## Set task
Select and reproduce each line of the listing below that bears the string "bending".

JSON records of objects:
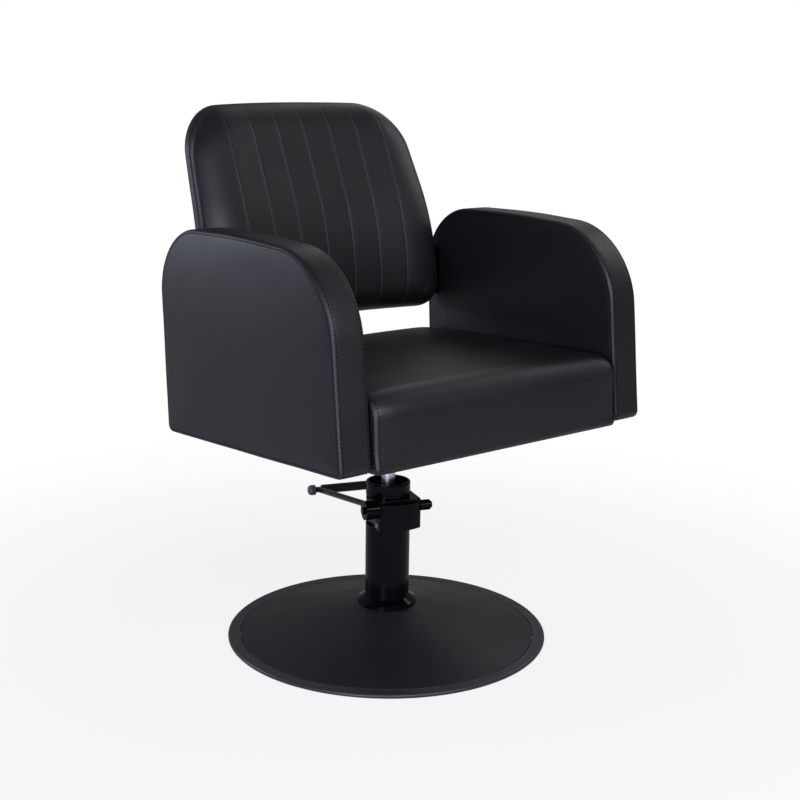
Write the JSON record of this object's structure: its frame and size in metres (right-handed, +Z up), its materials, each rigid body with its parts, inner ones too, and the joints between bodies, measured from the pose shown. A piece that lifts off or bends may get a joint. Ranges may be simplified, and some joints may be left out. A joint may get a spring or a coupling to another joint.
{
  "type": "hairdressing chair",
  "caption": "Padded hairdressing armchair with a curved back, on a hydraulic column that lifts and turns, a foot pump pedal and a round floor plate.",
  "frame": {"origin": "point on the floor, on the axis of the column", "axes": "+Z up along the column, -Y towards the front of the seat, +X to the right seen from the front"},
  "size_m": [0.6714, 0.6407, 0.9473],
  "materials": {
    "leatherette": "satin, fine grain",
    "gloss_black": "gloss",
    "base_paint": "satin",
    "trim_paint": "satin",
    "zinc_steel": "zinc plated",
    "bright_steel": "ground",
    "chrome": "polished",
    "rubber": "matte",
    "knob_plastic": "satin",
    "wood": "raw plywood and pine",
    "black_cloth": "matte non-woven"
  },
  "bodies": {
    "base": {"base_plate": "zinc_steel", "grip_ring": "rubber", "trim_ring": "trim_paint", "base_cover": "base_paint", "foot_collar": "gloss_black", "column_tube": "gloss_black", "foot_bolts": "zinc_steel", "pressure_cylinder": "bright_steel", "pump_head": "gloss_black", "valve_screw": "zinc_steel", "plunger_spring": "bright_steel", "top_cap": "gloss_black", "wiper_ring": "rubber"},
    "lift": {"piston": "bright_steel", "piston_seal": "rubber"},
    "seat": {"piston_rod": "chrome", "seat_bracket": "gloss_black", "bracket_bolts": "zinc_steel", "seat_frame": "wood", "seat_board": "wood", "dust_cover": "black_cloth", "seat_cushion": "leatherette", "right_arm_core": "wood", "right_arm_band": "leatherette", "right_arm_outer_pad": "leatherette", "right_arm_inner_pad": "leatherette", "left_arm_core": "wood", "left_arm_band": "leatherette", "left_arm_outer_pad": "leatherette", "left_arm_inner_pad": "leatherette", "arm_bolts": "zinc_steel", "back_board": "wood", "back_cushion": "leatherette", "back_rear_panel": "leatherette", "right_back_bracket": "gloss_black", "left_back_bracket": "gloss_black", "back_bolts": "zinc_steel", "back_spacers": "gloss_black"},
    "pedal": {"pump_axle": "gloss_black", "pedal_frame": "gloss_black", "pedal_sleeve": "rubber", "pedal_knobs": "knob_plastic", "hub_screws": "gloss_black"},
    "plunger": {"plunger": "bright_steel"}
  },
  "joints": [
    {"name": "lift_slide", "type": "slide", "parent": "base", "child": "lift", "axis": [0, 0, 1], "range_m": [-0.045, 0.09]},
    {"name": "seat_swivel", "type": "hinge", "parent": "lift", "child": "seat", "pos_m": [0, 0, 0], "axis": [0, 0, 1], "continuous": true},
    {"name": "pedal_hinge", "type": "hinge", "parent": "base", "child": "pedal", "pos_m": [-0.01335, -0.03877, 0.2525], "axis": [-0.9455, 0.3256, 0], "range_deg": [0, 22], "stiffness_Nm_per_rad": 8, "springref_deg": -34.38},
    {"name": "plunger_slide", "type": "slide", "parent": "base", "child": "plunger", "axis": [0, 0, -1], "range_m": [0, 0.0058], "stiffness_N_per_m": 500, "springref_m": -0.01, "deforming": ["plunger_spring"]}
  ],
  "couplings": [
    {"joint": "plunger_slide", "follows": "pedal_hinge", "m_per_rad": 0.015035}
  ]
}
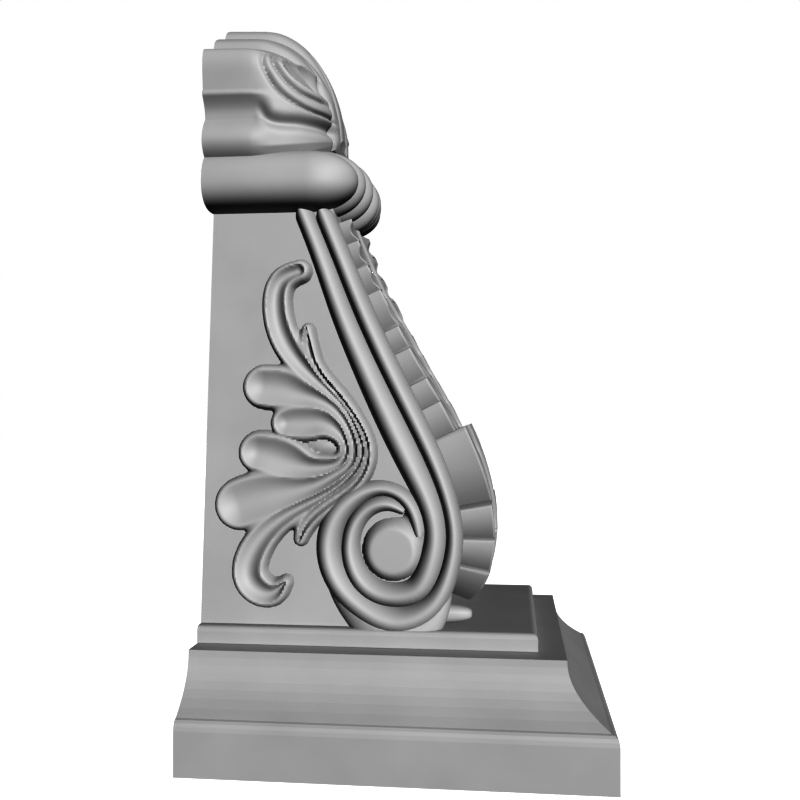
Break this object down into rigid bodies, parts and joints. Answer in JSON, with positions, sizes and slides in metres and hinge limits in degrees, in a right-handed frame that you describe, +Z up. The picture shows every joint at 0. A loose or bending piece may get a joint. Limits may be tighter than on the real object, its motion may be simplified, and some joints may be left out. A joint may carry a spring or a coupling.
{
  "type": "carved bracket",
  "caption": "Carved scroll bracket with acanthus leaves and a rolled collar, flat at the back, on a slab and a square moulded plinth; it stands or backs onto a wall under a shelf.",
  "frame": {"origin": "middle of the plinth's underside, in the plane it stands on", "axes": "+Z up, +X away from the wall towards the carved front, the flat back faces -X, and the bracket is the same on both sides of the XZ plane"},
  "size_m": [0.2, 0.2, 0.3768],
  "materials": {
    "carved_body": "carved hardwood with a smooth sprayed grey primer",
    "slab": "planed board with a smooth sprayed grey primer",
    "plinth": "moulded hardwood with a smooth sprayed grey primer"
  },
  "bodies": {
    "root": {"carved_body": "carved_body", "plinth_slab": "slab", "plinth": "plinth"}
  },
  "joints": []
}
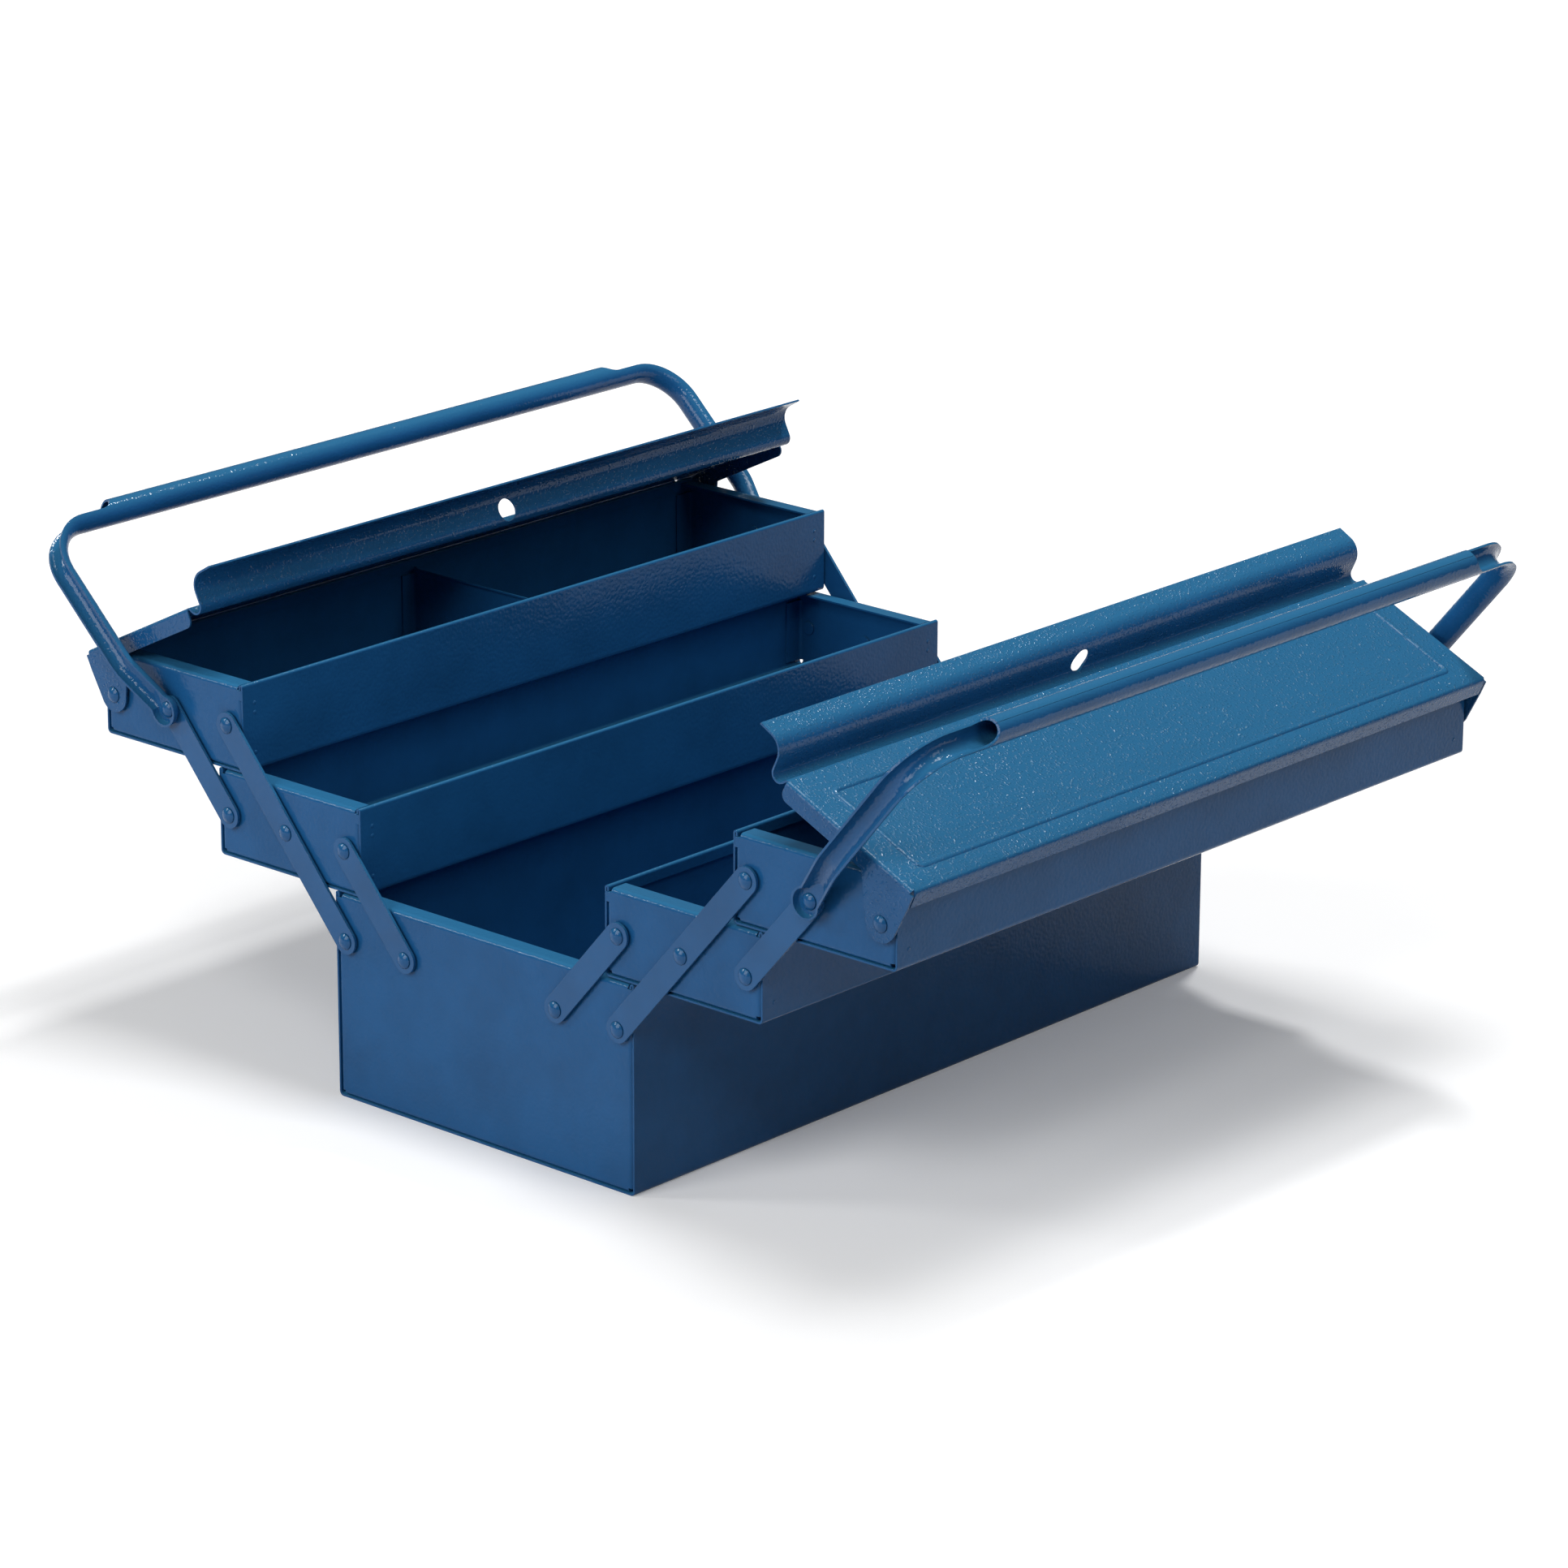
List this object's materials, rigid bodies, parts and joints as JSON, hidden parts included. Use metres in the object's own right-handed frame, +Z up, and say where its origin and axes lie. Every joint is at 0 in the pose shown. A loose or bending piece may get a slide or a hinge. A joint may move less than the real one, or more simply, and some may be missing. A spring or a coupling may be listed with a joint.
{
  "type": "cantilever tool box",
  "caption": "Sheet-steel cantilever tool box: a deep base with trays that fan out on flat links, hinged lids and pressed folding handles.",
  "frame": {"origin": "centre of the base's underside, on the surface that the box stands on", "axes": "+X along the box's length towards its right end, -Y to the front stack, +Z up"},
  "size_m": [0.46, 0.5916, 0.2694],
  "materials": {
    "tray_enamel": "semi-gloss blue stoving enamel on steel sheet",
    "lid_enamel": "semi-gloss blue stoving enamel on steel sheet",
    "link_enamel": "semi-gloss blue stoving enamel on steel sheet",
    "rivet_enamel": "semi-gloss blue stoving enamel on steel sheet",
    "handle_enamel": "semi-gloss blue stoving enamel on steel sheet"
  },
  "bodies": {
    "base": {"base_body": "tray_enamel", "base_left_end": "tray_enamel", "base_right_end": "tray_enamel", "base_washers": "link_enamel", "base_rivets": "rivet_enamel"},
    "front_long_links": {"front_left_long_link": "link_enamel", "front_right_long_link": "link_enamel"},
    "front_inner_links": {"front_left_inner_link": "link_enamel", "front_right_inner_link": "link_enamel"},
    "front_outer_links": {"front_left_outer_link": "link_enamel", "front_right_outer_link": "link_enamel"},
    "front_mid_tray": {"front_mid_body": "tray_enamel", "front_mid_left_end": "tray_enamel", "front_mid_right_end": "tray_enamel", "front_mid_washers": "link_enamel", "front_mid_rivets": "rivet_enamel"},
    "front_upper_tray": {"front_upper_body": "tray_enamel", "front_upper_left_end": "tray_enamel", "front_upper_right_end": "tray_enamel", "front_upper_divider": "tray_enamel", "front_upper_washers": "link_enamel", "front_upper_rivets": "rivet_enamel"},
    "front_lid": {"front_lid": "lid_enamel"},
    "front_handle": {"front_handle": "handle_enamel"},
    "rear_long_links": {"rear_left_long_link": "link_enamel", "rear_right_long_link": "link_enamel"},
    "rear_inner_links": {"rear_left_inner_link": "link_enamel", "rear_right_inner_link": "link_enamel"},
    "rear_outer_links": {"rear_left_outer_link": "link_enamel", "rear_right_outer_link": "link_enamel"},
    "rear_mid_tray": {"rear_mid_body": "tray_enamel", "rear_mid_left_end": "tray_enamel", "rear_mid_right_end": "tray_enamel", "rear_mid_washers": "link_enamel", "rear_mid_rivets": "rivet_enamel"},
    "rear_upper_tray": {"rear_upper_body": "tray_enamel", "rear_upper_left_end": "tray_enamel", "rear_upper_right_end": "tray_enamel", "rear_upper_divider": "tray_enamel", "rear_upper_washers": "link_enamel", "rear_upper_rivets": "rivet_enamel"},
    "rear_lid": {"rear_lid": "lid_enamel"},
    "rear_handle": {"rear_handle": "handle_enamel"}
  },
  "joints": [
    {"name": "front_swing", "type": "hinge", "parent": "base", "child": "front_long_links", "pos_m": [0, -0.091, 0.0829], "axis": [-1, 0, 0], "range_deg": [0, 82.1]},
    {"name": "front_mid_level", "type": "hinge", "parent": "front_long_links", "child": "front_mid_tray", "pos_m": [0, -0.1315, 0.1294], "axis": [-1, 0, 0], "range_deg": [-82.1, 0]},
    {"name": "front_upper_level", "type": "hinge", "parent": "front_long_links", "child": "front_upper_tray", "pos_m": [0, -0.172, 0.1759], "axis": [-1, 0, 0], "range_deg": [-82.1, 0]},
    {"name": "front_inner_swing", "type": "hinge", "parent": "base", "child": "front_inner_links", "pos_m": [0, -0.0505, 0.0829], "axis": [-1, 0, 0], "range_deg": [0, 82.1]},
    {"name": "front_outer_swing", "type": "hinge", "parent": "front_mid_tray", "child": "front_outer_links", "pos_m": [0, -0.172, 0.1294], "axis": [-1, 0, 0], "range_deg": [0, 82.1]},
    {"name": "front_lid_hinge", "type": "hinge", "parent": "front_upper_tray", "child": "front_lid", "pos_m": [0, -0.2536, 0.1745], "axis": [1, 0, 0], "range_deg": [-20.4, 50]},
    {"name": "front_handle_pivot", "type": "hinge", "parent": "front_upper_tray", "child": "front_handle", "pos_m": [0, -0.2125, 0.1759], "axis": [1, 0, 0], "range_deg": [-62.1, 60.4]},
    {"name": "rear_swing", "type": "hinge", "parent": "base", "child": "rear_long_links", "pos_m": [0, 0.091, 0.0829], "axis": [1, 0, 0], "range_deg": [0, 82.1]},
    {"name": "rear_mid_level", "type": "hinge", "parent": "rear_long_links", "child": "rear_mid_tray", "pos_m": [0, 0.1315, 0.1294], "axis": [1, 0, 0], "range_deg": [-82.1, 0]},
    {"name": "rear_upper_level", "type": "hinge", "parent": "rear_long_links", "child": "rear_upper_tray", "pos_m": [0, 0.172, 0.1759], "axis": [1, 0, 0], "range_deg": [-82.1, 0]},
    {"name": "rear_inner_swing", "type": "hinge", "parent": "base", "child": "rear_inner_links", "pos_m": [0, 0.0505, 0.0829], "axis": [1, 0, 0], "range_deg": [0, 82.1]},
    {"name": "rear_outer_swing", "type": "hinge", "parent": "rear_mid_tray", "child": "rear_outer_links", "pos_m": [0, 0.172, 0.1294], "axis": [1, 0, 0], "range_deg": [0, 82.1]},
    {"name": "rear_lid_hinge", "type": "hinge", "parent": "rear_upper_tray", "child": "rear_lid", "pos_m": [0, 0.2536, 0.1745], "axis": [-1, 0, 0], "range_deg": [-24.9, 48.5]},
    {"name": "rear_handle_pivot", "type": "hinge", "parent": "rear_upper_tray", "child": "rear_handle", "pos_m": [0, 0.2125, 0.1759], "axis": [-1, 0, 0], "range_deg": [-68.8, 53.7]}
  ],
  "couplings": [
    {"joint": "front_mid_level", "follows": "front_swing", "ratio": -1},
    {"joint": "front_upper_level", "follows": "front_swing", "ratio": -1},
    {"joint": "front_inner_swing", "follows": "front_swing", "ratio": 1},
    {"joint": "front_outer_swing", "follows": "front_swing", "ratio": 1},
    {"joint": "rear_mid_level", "follows": "rear_swing", "ratio": -1},
    {"joint": "rear_upper_level", "follows": "rear_swing", "ratio": -1},
    {"joint": "rear_inner_swing", "follows": "rear_swing", "ratio": 1},
    {"joint": "rear_outer_swing", "follows": "rear_swing", "ratio": 1}
  ]
}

## Answer
Break this object down into rigid bodies, parts and joints. Answer in JSON, with positions, sizes and slides in metres and hinge limits in degrees, in a right-handed frame that you describe, +Z up. The picture shows every joint at 0. A loose or bending piece may get a joint. Limits may be tighter than on the real object, its motion may be simplified, and some joints may be left out. A joint may carry a spring or a coupling.
List this object's materials, rigid bodies, parts and joints as JSON, hidden parts included. Use metres in the object's own right-handed frame, +Z up, and say where its origin and axes lie. Every joint is at 0 in the pose shown. A loose or bending piece may get a slide or a hinge. A joint may move less than the real one, or more simply, and some may be missing. A spring or a coupling may be listed with a joint.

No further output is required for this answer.